>>
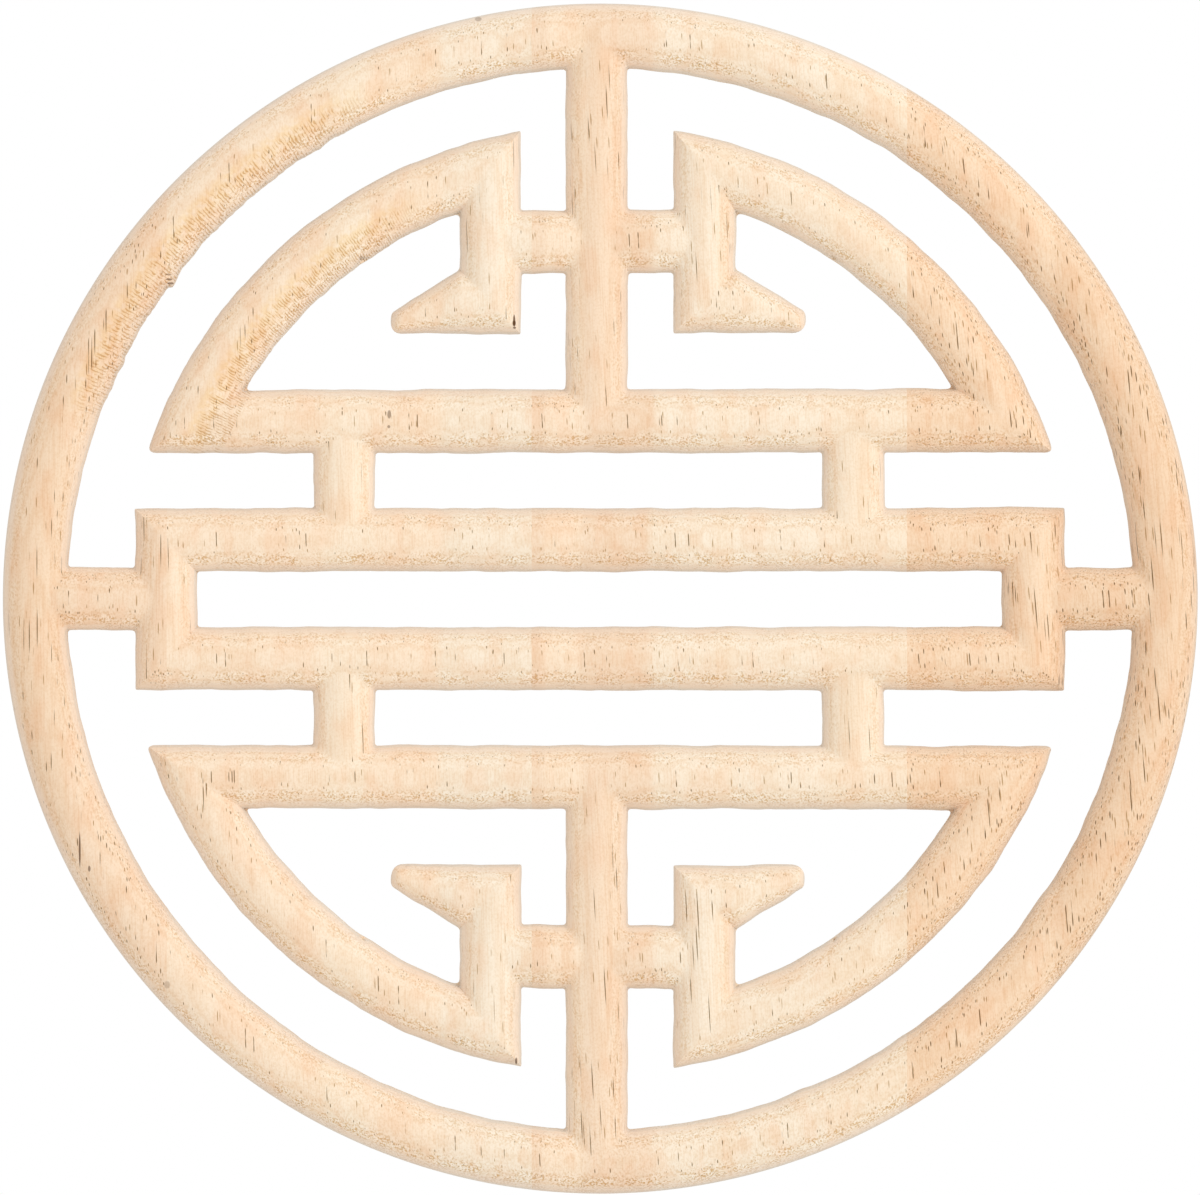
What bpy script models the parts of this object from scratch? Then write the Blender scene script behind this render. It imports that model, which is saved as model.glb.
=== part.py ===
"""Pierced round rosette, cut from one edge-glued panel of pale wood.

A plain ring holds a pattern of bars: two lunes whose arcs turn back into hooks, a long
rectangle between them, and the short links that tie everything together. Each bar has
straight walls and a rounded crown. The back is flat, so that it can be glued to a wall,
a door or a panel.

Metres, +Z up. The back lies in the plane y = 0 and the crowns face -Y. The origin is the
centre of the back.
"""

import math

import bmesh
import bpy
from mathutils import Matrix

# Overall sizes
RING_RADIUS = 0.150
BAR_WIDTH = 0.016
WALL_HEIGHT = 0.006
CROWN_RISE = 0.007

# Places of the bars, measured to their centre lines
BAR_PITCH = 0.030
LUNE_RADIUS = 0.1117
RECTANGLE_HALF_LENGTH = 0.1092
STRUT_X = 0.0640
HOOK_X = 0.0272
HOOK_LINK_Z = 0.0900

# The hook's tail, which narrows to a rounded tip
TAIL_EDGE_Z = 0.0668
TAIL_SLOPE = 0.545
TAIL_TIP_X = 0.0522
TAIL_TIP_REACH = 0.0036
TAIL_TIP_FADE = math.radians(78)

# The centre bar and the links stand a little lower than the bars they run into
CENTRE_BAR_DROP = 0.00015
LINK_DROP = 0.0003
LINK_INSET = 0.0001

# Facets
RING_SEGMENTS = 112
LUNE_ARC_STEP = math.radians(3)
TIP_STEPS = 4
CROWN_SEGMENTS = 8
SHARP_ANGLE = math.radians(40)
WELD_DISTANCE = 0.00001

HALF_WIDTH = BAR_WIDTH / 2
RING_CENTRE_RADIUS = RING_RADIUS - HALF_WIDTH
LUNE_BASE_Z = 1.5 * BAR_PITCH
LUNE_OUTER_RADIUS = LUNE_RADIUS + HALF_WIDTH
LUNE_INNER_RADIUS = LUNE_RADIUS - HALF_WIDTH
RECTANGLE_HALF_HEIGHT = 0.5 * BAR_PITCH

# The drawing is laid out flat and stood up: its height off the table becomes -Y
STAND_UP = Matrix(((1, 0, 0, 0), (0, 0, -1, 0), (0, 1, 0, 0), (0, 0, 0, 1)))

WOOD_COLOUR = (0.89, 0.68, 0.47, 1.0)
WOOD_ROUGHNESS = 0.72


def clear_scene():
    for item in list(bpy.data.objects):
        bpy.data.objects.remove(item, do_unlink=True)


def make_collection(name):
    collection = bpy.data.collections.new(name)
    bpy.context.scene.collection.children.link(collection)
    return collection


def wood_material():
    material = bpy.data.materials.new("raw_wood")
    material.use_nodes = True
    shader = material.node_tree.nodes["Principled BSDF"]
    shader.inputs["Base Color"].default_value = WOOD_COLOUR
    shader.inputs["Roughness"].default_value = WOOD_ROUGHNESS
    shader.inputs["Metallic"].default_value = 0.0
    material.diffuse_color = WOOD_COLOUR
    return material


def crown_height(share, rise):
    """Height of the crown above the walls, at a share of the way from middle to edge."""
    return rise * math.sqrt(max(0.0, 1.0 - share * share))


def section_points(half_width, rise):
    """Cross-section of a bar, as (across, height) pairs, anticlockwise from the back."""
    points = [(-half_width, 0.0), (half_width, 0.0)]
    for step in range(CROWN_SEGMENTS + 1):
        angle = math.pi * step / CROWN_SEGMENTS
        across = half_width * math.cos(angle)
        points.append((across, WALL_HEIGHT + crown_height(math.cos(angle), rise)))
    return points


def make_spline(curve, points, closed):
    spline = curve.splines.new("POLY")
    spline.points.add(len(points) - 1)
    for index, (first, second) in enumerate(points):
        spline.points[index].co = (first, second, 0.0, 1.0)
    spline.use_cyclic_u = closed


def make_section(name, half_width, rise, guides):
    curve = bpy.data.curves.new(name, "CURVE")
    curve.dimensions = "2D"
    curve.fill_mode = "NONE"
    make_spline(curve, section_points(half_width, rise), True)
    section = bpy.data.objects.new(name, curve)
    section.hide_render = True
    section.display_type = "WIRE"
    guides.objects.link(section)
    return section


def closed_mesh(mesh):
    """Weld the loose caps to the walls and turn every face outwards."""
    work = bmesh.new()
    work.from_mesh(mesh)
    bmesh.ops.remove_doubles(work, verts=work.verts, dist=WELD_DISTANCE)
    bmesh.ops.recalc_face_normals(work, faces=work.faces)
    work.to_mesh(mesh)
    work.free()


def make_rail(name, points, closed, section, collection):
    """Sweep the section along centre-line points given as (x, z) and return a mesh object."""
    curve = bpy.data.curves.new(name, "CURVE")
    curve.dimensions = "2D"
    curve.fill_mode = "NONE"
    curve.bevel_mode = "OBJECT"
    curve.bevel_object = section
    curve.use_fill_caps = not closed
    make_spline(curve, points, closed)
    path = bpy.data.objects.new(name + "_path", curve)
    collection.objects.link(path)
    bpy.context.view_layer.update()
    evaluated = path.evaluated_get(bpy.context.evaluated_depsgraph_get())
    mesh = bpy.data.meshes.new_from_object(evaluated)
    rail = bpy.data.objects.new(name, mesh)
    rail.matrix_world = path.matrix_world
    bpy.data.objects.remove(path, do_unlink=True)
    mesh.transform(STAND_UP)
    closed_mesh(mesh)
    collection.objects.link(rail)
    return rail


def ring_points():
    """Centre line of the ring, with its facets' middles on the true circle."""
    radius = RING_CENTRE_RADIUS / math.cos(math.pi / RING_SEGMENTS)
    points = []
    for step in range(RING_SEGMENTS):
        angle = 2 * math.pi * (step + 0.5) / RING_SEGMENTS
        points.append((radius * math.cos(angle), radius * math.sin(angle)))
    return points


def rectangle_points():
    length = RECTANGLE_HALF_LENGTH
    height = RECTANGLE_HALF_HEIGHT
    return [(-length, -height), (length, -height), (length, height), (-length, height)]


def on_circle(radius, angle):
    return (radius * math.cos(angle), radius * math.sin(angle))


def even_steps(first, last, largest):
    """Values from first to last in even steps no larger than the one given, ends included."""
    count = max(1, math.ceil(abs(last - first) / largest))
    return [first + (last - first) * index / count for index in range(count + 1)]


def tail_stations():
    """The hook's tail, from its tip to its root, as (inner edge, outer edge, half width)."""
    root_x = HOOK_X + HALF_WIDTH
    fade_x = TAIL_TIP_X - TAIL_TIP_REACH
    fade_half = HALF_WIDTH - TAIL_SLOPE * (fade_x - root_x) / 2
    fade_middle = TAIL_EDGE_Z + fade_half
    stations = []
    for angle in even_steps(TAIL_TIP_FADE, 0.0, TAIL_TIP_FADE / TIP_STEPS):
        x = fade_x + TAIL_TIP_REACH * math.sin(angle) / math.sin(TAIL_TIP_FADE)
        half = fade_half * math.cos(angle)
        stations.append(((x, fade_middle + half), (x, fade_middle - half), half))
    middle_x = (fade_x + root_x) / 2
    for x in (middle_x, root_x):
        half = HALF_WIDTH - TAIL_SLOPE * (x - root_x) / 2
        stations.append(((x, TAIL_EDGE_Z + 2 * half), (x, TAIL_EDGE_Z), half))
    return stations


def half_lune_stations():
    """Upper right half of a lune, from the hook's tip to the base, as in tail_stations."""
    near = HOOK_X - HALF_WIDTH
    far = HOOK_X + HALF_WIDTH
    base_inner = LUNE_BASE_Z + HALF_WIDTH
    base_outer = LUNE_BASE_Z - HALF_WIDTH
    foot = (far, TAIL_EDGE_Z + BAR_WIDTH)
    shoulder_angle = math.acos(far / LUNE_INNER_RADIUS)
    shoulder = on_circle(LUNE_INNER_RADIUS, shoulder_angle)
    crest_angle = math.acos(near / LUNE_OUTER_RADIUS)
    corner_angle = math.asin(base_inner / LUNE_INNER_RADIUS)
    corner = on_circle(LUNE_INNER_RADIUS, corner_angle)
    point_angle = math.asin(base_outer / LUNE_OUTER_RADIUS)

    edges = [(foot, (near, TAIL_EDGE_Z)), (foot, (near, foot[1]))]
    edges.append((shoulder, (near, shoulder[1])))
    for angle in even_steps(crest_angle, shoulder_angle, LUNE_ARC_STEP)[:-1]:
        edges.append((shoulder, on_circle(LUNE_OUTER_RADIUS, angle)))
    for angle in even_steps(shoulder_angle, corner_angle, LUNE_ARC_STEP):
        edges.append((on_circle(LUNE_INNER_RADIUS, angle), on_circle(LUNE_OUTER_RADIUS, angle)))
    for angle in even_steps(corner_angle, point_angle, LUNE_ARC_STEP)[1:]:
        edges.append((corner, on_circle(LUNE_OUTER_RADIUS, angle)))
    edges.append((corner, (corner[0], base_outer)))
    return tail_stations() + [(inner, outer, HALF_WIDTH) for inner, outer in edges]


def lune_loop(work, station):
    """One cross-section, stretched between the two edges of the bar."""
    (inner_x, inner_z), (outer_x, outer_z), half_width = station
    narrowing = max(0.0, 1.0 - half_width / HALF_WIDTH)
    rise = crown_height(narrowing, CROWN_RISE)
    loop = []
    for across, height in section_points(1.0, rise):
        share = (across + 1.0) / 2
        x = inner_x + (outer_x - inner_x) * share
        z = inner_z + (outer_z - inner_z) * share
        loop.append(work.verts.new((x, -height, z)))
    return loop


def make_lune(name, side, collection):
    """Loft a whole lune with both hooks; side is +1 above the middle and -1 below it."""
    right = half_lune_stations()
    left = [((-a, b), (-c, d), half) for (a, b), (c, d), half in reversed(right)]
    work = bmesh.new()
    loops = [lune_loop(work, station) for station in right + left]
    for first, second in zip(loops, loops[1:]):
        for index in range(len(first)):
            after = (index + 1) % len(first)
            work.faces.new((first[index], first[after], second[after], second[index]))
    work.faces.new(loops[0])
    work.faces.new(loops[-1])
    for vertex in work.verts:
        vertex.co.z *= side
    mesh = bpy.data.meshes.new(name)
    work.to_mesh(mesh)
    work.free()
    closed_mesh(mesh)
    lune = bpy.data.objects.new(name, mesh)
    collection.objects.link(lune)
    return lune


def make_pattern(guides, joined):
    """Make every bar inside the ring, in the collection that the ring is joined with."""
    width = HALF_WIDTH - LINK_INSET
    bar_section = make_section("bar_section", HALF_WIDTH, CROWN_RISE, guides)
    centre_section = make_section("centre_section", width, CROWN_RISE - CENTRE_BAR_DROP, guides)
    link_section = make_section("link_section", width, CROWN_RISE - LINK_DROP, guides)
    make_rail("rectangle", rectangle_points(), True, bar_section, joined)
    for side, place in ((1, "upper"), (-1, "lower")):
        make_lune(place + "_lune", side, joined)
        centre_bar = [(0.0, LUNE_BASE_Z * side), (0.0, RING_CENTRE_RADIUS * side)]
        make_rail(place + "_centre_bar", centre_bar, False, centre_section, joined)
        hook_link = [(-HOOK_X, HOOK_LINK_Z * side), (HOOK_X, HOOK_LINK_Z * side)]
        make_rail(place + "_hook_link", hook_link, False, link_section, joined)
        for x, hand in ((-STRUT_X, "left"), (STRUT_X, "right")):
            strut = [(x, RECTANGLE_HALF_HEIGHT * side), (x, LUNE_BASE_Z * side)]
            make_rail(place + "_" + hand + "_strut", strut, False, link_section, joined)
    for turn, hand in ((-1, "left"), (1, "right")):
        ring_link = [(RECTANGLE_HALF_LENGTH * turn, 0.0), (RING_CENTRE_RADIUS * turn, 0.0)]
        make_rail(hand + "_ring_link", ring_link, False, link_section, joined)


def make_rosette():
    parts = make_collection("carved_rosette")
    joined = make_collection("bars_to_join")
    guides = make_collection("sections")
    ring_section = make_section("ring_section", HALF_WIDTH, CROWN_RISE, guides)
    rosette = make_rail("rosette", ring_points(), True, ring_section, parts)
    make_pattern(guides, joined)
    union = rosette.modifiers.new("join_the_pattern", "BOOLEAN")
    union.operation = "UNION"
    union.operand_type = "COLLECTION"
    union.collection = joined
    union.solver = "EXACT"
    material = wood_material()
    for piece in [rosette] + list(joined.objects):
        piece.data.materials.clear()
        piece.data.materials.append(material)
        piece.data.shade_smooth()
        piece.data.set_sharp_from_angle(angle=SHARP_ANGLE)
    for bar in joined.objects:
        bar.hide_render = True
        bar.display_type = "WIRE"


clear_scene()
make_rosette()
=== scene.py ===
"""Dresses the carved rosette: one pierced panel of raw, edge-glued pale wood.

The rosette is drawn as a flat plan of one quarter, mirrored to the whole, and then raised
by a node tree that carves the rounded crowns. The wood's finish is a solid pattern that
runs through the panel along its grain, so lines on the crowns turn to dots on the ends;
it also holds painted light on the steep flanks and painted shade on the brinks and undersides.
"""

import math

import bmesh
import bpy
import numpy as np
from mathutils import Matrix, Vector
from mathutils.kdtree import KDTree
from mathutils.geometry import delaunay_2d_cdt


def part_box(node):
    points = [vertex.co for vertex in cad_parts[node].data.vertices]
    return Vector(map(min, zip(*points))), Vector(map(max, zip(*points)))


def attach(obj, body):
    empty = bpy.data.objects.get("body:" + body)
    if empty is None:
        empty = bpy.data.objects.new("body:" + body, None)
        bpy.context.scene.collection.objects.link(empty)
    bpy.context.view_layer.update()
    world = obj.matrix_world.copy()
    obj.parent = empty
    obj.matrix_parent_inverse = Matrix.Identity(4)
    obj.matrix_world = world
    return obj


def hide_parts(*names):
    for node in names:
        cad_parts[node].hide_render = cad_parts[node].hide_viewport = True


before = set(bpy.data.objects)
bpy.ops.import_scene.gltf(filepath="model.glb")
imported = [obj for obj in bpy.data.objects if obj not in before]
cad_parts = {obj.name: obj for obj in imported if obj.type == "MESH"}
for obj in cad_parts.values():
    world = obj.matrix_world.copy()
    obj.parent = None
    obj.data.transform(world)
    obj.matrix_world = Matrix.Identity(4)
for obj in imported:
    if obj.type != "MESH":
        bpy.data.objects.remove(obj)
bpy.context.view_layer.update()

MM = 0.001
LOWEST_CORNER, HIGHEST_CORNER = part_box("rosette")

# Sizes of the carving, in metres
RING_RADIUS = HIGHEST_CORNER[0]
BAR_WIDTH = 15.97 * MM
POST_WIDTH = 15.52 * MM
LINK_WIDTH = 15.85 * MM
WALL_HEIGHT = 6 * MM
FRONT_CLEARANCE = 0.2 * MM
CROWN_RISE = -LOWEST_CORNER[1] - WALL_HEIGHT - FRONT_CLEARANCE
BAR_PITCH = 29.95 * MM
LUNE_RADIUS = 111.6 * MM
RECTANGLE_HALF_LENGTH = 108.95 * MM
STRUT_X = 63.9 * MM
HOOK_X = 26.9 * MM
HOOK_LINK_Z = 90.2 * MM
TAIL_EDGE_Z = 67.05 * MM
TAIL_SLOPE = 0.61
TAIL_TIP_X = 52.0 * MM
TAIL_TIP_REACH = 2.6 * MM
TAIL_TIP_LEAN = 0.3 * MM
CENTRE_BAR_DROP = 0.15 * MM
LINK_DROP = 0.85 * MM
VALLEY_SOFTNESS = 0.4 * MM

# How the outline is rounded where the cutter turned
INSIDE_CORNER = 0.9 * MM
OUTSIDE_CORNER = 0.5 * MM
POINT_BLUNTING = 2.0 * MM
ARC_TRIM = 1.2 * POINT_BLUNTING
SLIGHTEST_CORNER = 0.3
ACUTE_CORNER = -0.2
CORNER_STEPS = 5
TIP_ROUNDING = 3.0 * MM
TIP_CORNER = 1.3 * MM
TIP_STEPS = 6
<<
**THE PROBLEM**
Reproduce, word for word, only the lines from the one that contains "obj.matrix_world = Matrix.Identity(4)" through the final line.

**CORRECT RESULT**
    obj.matrix_world = Matrix.Identity(4)
for obj in imported:
    if obj.type != "MESH":
        bpy.data.objects.remove(obj)
bpy.context.view_layer.update()

MM = 0.001
LOWEST_CORNER, HIGHEST_CORNER = part_box("rosette")

# Sizes of the carving, in metres
RING_RADIUS = HIGHEST_CORNER[0]
BAR_WIDTH = 15.97 * MM
POST_WIDTH = 15.52 * MM
LINK_WIDTH = 15.85 * MM
WALL_HEIGHT = 6 * MM
FRONT_CLEARANCE = 0.2 * MM
CROWN_RISE = -LOWEST_CORNER[1] - WALL_HEIGHT - FRONT_CLEARANCE
BAR_PITCH = 29.95 * MM
LUNE_RADIUS = 111.6 * MM
RECTANGLE_HALF_LENGTH = 108.95 * MM
STRUT_X = 63.9 * MM
HOOK_X = 26.9 * MM
HOOK_LINK_Z = 90.2 * MM
TAIL_EDGE_Z = 67.05 * MM
TAIL_SLOPE = 0.61
TAIL_TIP_X = 52.0 * MM
TAIL_TIP_REACH = 2.6 * MM
TAIL_TIP_LEAN = 0.3 * MM
CENTRE_BAR_DROP = 0.15 * MM
LINK_DROP = 0.85 * MM
VALLEY_SOFTNESS = 0.4 * MM

# How the outline is rounded where the cutter turned
INSIDE_CORNER = 0.9 * MM
OUTSIDE_CORNER = 0.5 * MM
POINT_BLUNTING = 2.0 * MM
ARC_TRIM = 1.2 * POINT_BLUNTING
SLIGHTEST_CORNER = 0.3
ACUTE_CORNER = -0.2
CORNER_STEPS = 5
TIP_ROUNDING = 3.0 * MM
TIP_CORNER = 1.3 * MM
TIP_STEPS = 6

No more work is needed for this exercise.